** Begin Material provided **

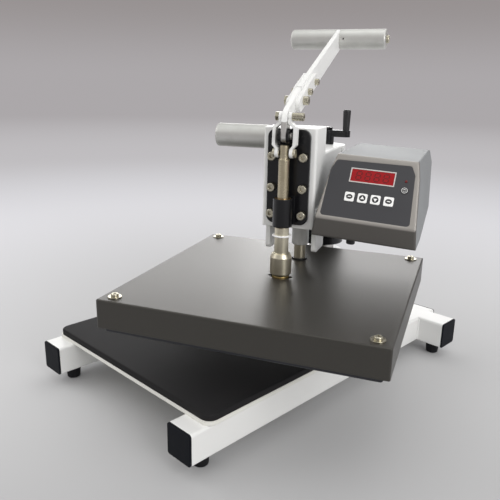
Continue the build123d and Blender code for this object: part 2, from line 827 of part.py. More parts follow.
# Crank: turns the lift screw, which rides in the nut on the spindle
crank_length = 35.0
crank_hub_diameter = 26.0
crank_hub_bottom_z = sleeve_top_z + 0.5
crank_arm_bottom_z = 391.5
crank_arm_top_z = 403.5
crank_grip_place = (crank_length - arm_offset, reach)
crank_grip_height = 37.0
with BuildPart() as crank_arm:
    extrude(
        discs(level.offset(crank_hub_bottom_z), [swing_axis_place], crank_hub_diameter),
        amount=crank_arm_top_z - crank_hub_bottom_z,
    )
    with BuildSketch(level.offset(crank_arm_bottom_z)):
        with Locations((crank_length / 2 - arm_offset, reach)):
            SlotCenterToCenter(crank_length, 16)
    extrude(amount=crank_arm_top_z - crank_arm_bottom_z)
    top_face = faces().sort_by(Axis.Z)[-1]
    chamfer(top_face.edges(), 0.8)
    extrude(
        discs(level.offset(crank_hub_bottom_z), [swing_axis_place], lift_screw_diameter),
        amount=crank_arm_top_z - crank_hub_bottom_z,
        mode=Mode.SUBTRACT,
    )
    extrude(
        discs(level.offset(crank_arm_bottom_z), [crank_grip_place], 6),
        amount=crank_arm_top_z - crank_arm_bottom_z,
        mode=Mode.SUBTRACT,
    )
crank_arm.part.label = "crank_arm"
export_step(crank_arm.part, "parts/crank_arm.step")

with BuildPart() as crank_grip:
    grip_middle = level.offset(crank_arm_top_z + crank_grip_height / 2).location
    with Locations(grip_middle * Location(crank_grip_place)):
        Cone(bottom_radius=6.0, top_radius=7.2, height=crank_grip_height)
    fillet(edges().filter_by(GeomType.CIRCLE).sort_by(Axis.Z)[-1], 3)
    extrude(
        discs(level.offset(crank_arm_top_z), [crank_grip_place], 6),
        amount=crank_arm_bottom_z - crank_arm_top_z,
    )
crank_grip.part.label = "crank_grip"
export_step(crank_grip.part, "parts/crank_grip.step")

with BuildPart() as crank_nut:
    hexagon_nuts(level.offset(crank_arm_top_z), [swing_axis_place], across_flats=17, height=4.5, hole=10)
crank_nut.part.label = "crank_nut"
export_step(crank_nut.part, "parts/crank_nut.step")

lift_screw_bottom_z = 290.0
with BuildPart() as lift_screw:
    extrude(
        discs(level.offset(lift_screw_bottom_z), [swing_axis_place], lift_screw_diameter),
        amount=crank_arm_top_z - lift_screw_bottom_z,
    )
    extrude(discs(level.offset(crank_arm_top_z), [swing_axis_place], 10), amount=5.5)
lift_screw.part.label = "lift_screw"
export_step(lift_screw.part, "parts/lift_screw.step")

# Crank bar: the lower end of the lever, bent back from the fulcrum to the blade
large_screw_place = (55.0, 461.0)
small_screw_places = [(80.0, 473.5), (117.0, 488.0)]
with BuildPart() as lever_crank_bar:
    with BuildSketch(side.offset(-bar_half)):
        with BuildLine():
            front_edge = Spline(
                (-9, fulcrum_z),
                (-8, 430),
                (-5.5, 441),
                (0, 449),
                (12, 455.5),
                (36, 468),
                (62, 480),
            )
            rear_edge = Spline(
                (67, 458),
                (43, 448),
                (21, 438),
                (11, 427),
                (9, fulcrum_z),
            )
            Line(front_edge @ 1, rear_edge @ 0)
            Line(rear_edge @ 1, front_edge @ 0)
        make_face()
        with Locations((fulcrum_y, fulcrum_z)):
            Circle(9)
        with Locations((fulcrum_y, fulcrum_z)):
            Circle(pin_diameter / 2 + 0.05, mode=Mode.SUBTRACT)
        with Locations((link_top_y, link_top_z)):
            Circle(bar_half, mode=Mode.SUBTRACT)
        with Locations(large_screw_place):
            Circle(bar_half, mode=Mode.SUBTRACT)
    extrude(amount=2 * bar_half)
lever_crank_bar.part.label = "lever_crank_bar"
export_step(lever_crank_bar.part, "parts/lever_crank_bar.step")

# Lever blade: a flat bar up to the tee grips, with a round end
blade_length = 263.0
blade_angle = math.degrees(math.atan2(tee_z - 464, tee_y - 62))
with BuildPart() as lever_blade:
    with BuildSketch(side.offset(-bar_half)):
        with Locations(Location((tee_y, tee_z), blade_angle)):
            with Locations((-blade_length / 2, 0)):
                Rectangle(blade_length, blade_width)
            Circle(17)
        with Locations((tee_y, tee_z)):
            Circle(5.1, mode=Mode.SUBTRACT)
        with Locations(*small_screw_places):
            Circle(3, mode=Mode.SUBTRACT)
    extrude(amount=2 * bar_half)
lever_blade.part.label = "lever_blade"
export_step(lever_blade.part, "parts/lever_blade.step")

# Fish plates: two cranked strips that clamp the bar and the blade between them
fish_outside = 10.5
fish_width = 20.0
with BuildPart() as fish_plates:
    for plate_side in (-1, 1):
        with BuildSketch(side.offset(plate_side * bar_half)):
            with BuildLine():
                Polyline((41, 455), (62, 463.5), (80, 473.5), (124, 491))
                offset(amount=fish_width / 2)
            make_face()
            with Locations(large_screw_place):
                Circle(bar_half, mode=Mode.SUBTRACT)
            with Locations(*small_screw_places):
                Circle(3, mode=Mode.SUBTRACT)
        extrude(amount=plate_side * (fish_outside - bar_half))
fish_plates.part.label = "fish_plates"
export_step(fish_plates.part, "parts/fish_plates.step")

# Lever screws: one large and two small, with their heads on the right and their nuts on the left
with BuildPart() as lever_screws:
    for places, head, shank in (([large_screw_place], 13, 8), (small_screw_places, 10, 6)):
        socket_screws(
            side.offset(fish_outside),
            places,
            head=head,
            head_height=shank,
            shank=shank,
            shank_length=2 * fish_outside + shank,
        )
lever_screws.part.label = "lever_screws"
export_step(lever_screws.part, "parts/lever_screws.step")

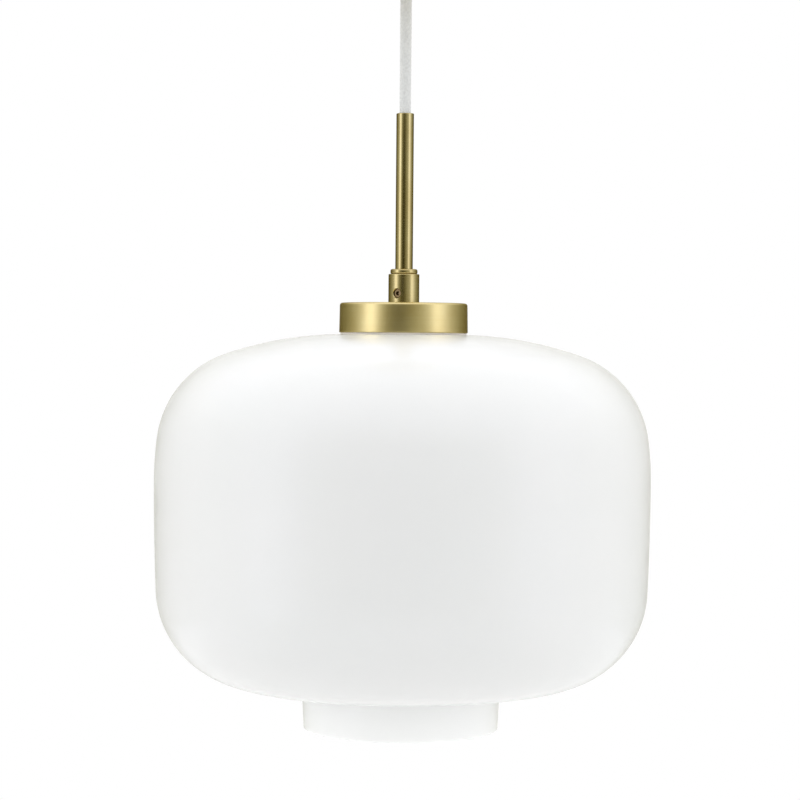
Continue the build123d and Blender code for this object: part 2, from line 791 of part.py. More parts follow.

** End Material provided **

Your task :: Exactly reproduce every line of the records.

Answer to this task ::
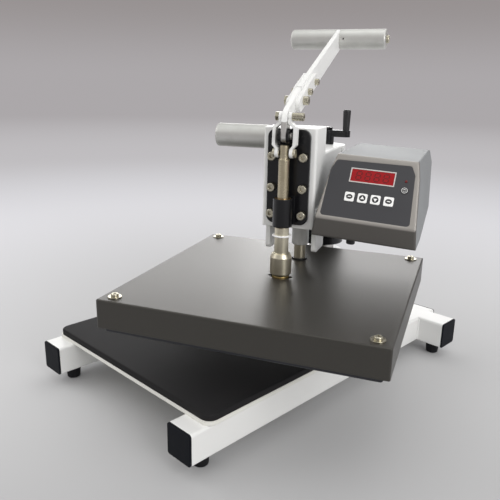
Continue the build123d and Blender code for this object: part 2, from line 827 of part.py. More parts follow.
# Crank: turns the lift screw, which rides in the nut on the spindle
crank_length = 35.0
crank_hub_diameter = 26.0
crank_hub_bottom_z = sleeve_top_z + 0.5
crank_arm_bottom_z = 391.5
crank_arm_top_z = 403.5
crank_grip_place = (crank_length - arm_offset, reach)
crank_grip_height = 37.0
with BuildPart() as crank_arm:
    extrude(
        discs(level.offset(crank_hub_bottom_z), [swing_axis_place], crank_hub_diameter),
        amount=crank_arm_top_z - crank_hub_bottom_z,
    )
    with BuildSketch(level.offset(crank_arm_bottom_z)):
        with Locations((crank_length / 2 - arm_offset, reach)):
            SlotCenterToCenter(crank_length, 16)
    extrude(amount=crank_arm_top_z - crank_arm_bottom_z)
    top_face = faces().sort_by(Axis.Z)[-1]
    chamfer(top_face.edges(), 0.8)
    extrude(
        discs(level.offset(crank_hub_bottom_z), [swing_axis_place], lift_screw_diameter),
        amount=crank_arm_top_z - crank_hub_bottom_z,
        mode=Mode.SUBTRACT,
    )
    extrude(
        discs(level.offset(crank_arm_bottom_z), [crank_grip_place], 6),
        amount=crank_arm_top_z - crank_arm_bottom_z,
        mode=Mode.SUBTRACT,
    )
crank_arm.part.label = "crank_arm"
export_step(crank_arm.part, "parts/crank_arm.step")

with BuildPart() as crank_grip:
    grip_middle = level.offset(crank_arm_top_z + crank_grip_height / 2).location
    with Locations(grip_middle * Location(crank_grip_place)):
        Cone(bottom_radius=6.0, top_radius=7.2, height=crank_grip_height)
    fillet(edges().filter_by(GeomType.CIRCLE).sort_by(Axis.Z)[-1], 3)
    extrude(
        discs(level.offset(crank_arm_top_z), [crank_grip_place], 6),
        amount=crank_arm_bottom_z - crank_arm_top_z,
    )
crank_grip.part.label = "crank_grip"
export_step(crank_grip.part, "parts/crank_grip.step")

with BuildPart() as crank_nut:
    hexagon_nuts(level.offset(crank_arm_top_z), [swing_axis_place], across_flats=17, height=4.5, hole=10)
crank_nut.part.label = "crank_nut"
export_step(crank_nut.part, "parts/crank_nut.step")

lift_screw_bottom_z = 290.0
with BuildPart() as lift_screw:
    extrude(
        discs(level.offset(lift_screw_bottom_z), [swing_axis_place], lift_screw_diameter),
        amount=crank_arm_top_z - lift_screw_bottom_z,
    )
    extrude(discs(level.offset(crank_arm_top_z), [swing_axis_place], 10), amount=5.5)
lift_screw.part.label = "lift_screw"
export_step(lift_screw.part, "parts/lift_screw.step")

# Crank bar: the lower end of the lever, bent back from the fulcrum to the blade
large_screw_place = (55.0, 461.0)
small_screw_places = [(80.0, 473.5), (117.0, 488.0)]
with BuildPart() as lever_crank_bar:
    with BuildSketch(side.offset(-bar_half)):
        with BuildLine():
            front_edge = Spline(
                (-9, fulcrum_z),
                (-8, 430),
                (-5.5, 441),
                (0, 449),
                (12, 455.5),
                (36, 468),
                (62, 480),
            )
            rear_edge = Spline(
                (67, 458),
                (43, 448),
                (21, 438),
                (11, 427),
                (9, fulcrum_z),
            )
            Line(front_edge @ 1, rear_edge @ 0)
            Line(rear_edge @ 1, front_edge @ 0)
        make_face()
        with Locations((fulcrum_y, fulcrum_z)):
            Circle(9)
        with Locations((fulcrum_y, fulcrum_z)):
            Circle(pin_diameter / 2 + 0.05, mode=Mode.SUBTRACT)
        with Locations((link_top_y, link_top_z)):
            Circle(bar_half, mode=Mode.SUBTRACT)
        with Locations(large_screw_place):
            Circle(bar_half, mode=Mode.SUBTRACT)
    extrude(amount=2 * bar_half)
lever_crank_bar.part.label = "lever_crank_bar"
export_step(lever_crank_bar.part, "parts/lever_crank_bar.step")

# Lever blade: a flat bar up to the tee grips, with a round end
blade_length = 263.0
blade_angle = math.degrees(math.atan2(tee_z - 464, tee_y - 62))
with BuildPart() as lever_blade:
    with BuildSketch(side.offset(-bar_half)):
        with Locations(Location((tee_y, tee_z), blade_angle)):
            with Locations((-blade_length / 2, 0)):
                Rectangle(blade_length, blade_width)
            Circle(17)
        with Locations((tee_y, tee_z)):
            Circle(5.1, mode=Mode.SUBTRACT)
        with Locations(*small_screw_places):
            Circle(3, mode=Mode.SUBTRACT)
    extrude(amount=2 * bar_half)
lever_blade.part.label = "lever_blade"
export_step(lever_blade.part, "parts/lever_blade.step")

# Fish plates: two cranked strips that clamp the bar and the blade between them
fish_outside = 10.5
fish_width = 20.0
with BuildPart() as fish_plates:
    for plate_side in (-1, 1):
        with BuildSketch(side.offset(plate_side * bar_half)):
            with BuildLine():
                Polyline((41, 455), (62, 463.5), (80, 473.5), (124, 491))
                offset(amount=fish_width / 2)
            make_face()
            with Locations(large_screw_place):
                Circle(bar_half, mode=Mode.SUBTRACT)
            with Locations(*small_screw_places):
                Circle(3, mode=Mode.SUBTRACT)
        extrude(amount=plate_side * (fish_outside - bar_half))
fish_plates.part.label = "fish_plates"
export_step(fish_plates.part, "parts/fish_plates.step")

# Lever screws: one large and two small, with their heads on the right and their nuts on the left
with BuildPart() as lever_screws:
    for places, head, shank in (([large_screw_place], 13, 8), (small_screw_places, 10, 6)):
        socket_screws(
            side.offset(fish_outside),
            places,
            head=head,
            head_height=shank,
            shank=shank,
            shank_length=2 * fish_outside + shank,
        )
lever_screws.part.label = "lever_screws"
export_step(lever_screws.part, "parts/lever_screws.step")

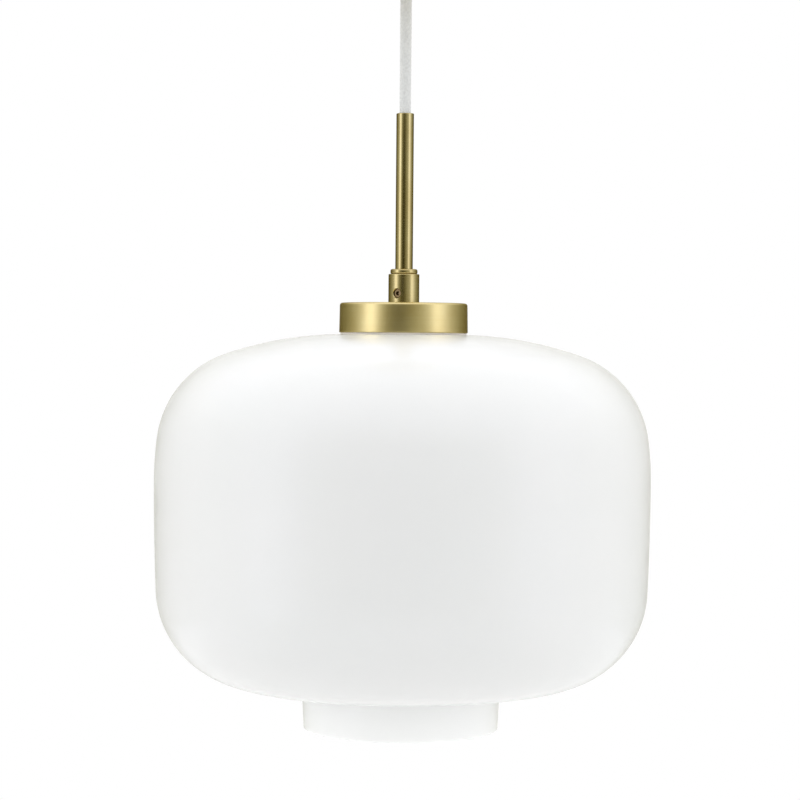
Continue the build123d and Blender code for this object: part 2, from line 791 of part.py. More parts follow.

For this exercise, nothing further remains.